Search This Blog

Sunday, January 13, 2013

Child Maltreatment Fatalities - Questioning Assumptions

New research just published by Emily Douglas in the United States questions some long held beliefs about the workers involved in child maltreatment fatality cases within child protection systems. As she points out at the beginning of her article:

Some argue that the child welfare profession is out of control: workers who
experience fatalities are young, inexperienced, and lack professional training, and they miss warning signs leading up to the deaths
Indeed, there has been much criticism of the failings of the child protection systems when a child dies. One needs only recall the ,media frenzy in the UK around the cases of Victoria Climbie and Peter Connelly.

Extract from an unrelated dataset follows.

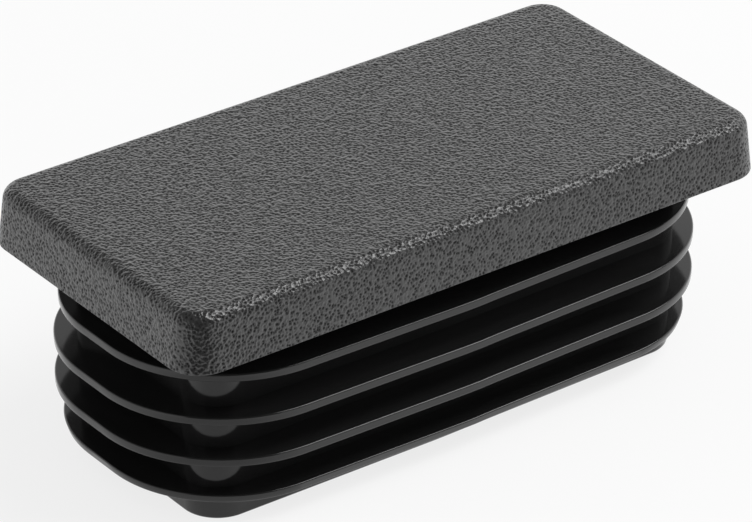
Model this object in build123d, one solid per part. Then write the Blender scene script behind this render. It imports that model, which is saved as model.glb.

About 30 - 40 % of children who die from maltreatment will be known to child protection, she advises. Douglas' research however, tells us that workers did know their families and that, unlike previous suggestions, workers tended to not be new and inexperienced. The workers in her sample were not overly burdened with high case loads, although she may not have fully explored whether these more experienced workers were handling much more complex cases. The workers felt that they had the skills needed to manage the cases and also that they were appropriately supported. She notes that 27% saw that the fatality was likely unavoidable.

Douglas' sample was small and retrospective - limitations that she notes. However, her research does open up new understandings of these cases and the workers managing them. This is an important addition to the conversation. Hopefully, it leads to further work.


Douglas, E.M. (2013). Child welfare workers who experience the death of a child client. Administration in Social Work, 37 (1), 59-72.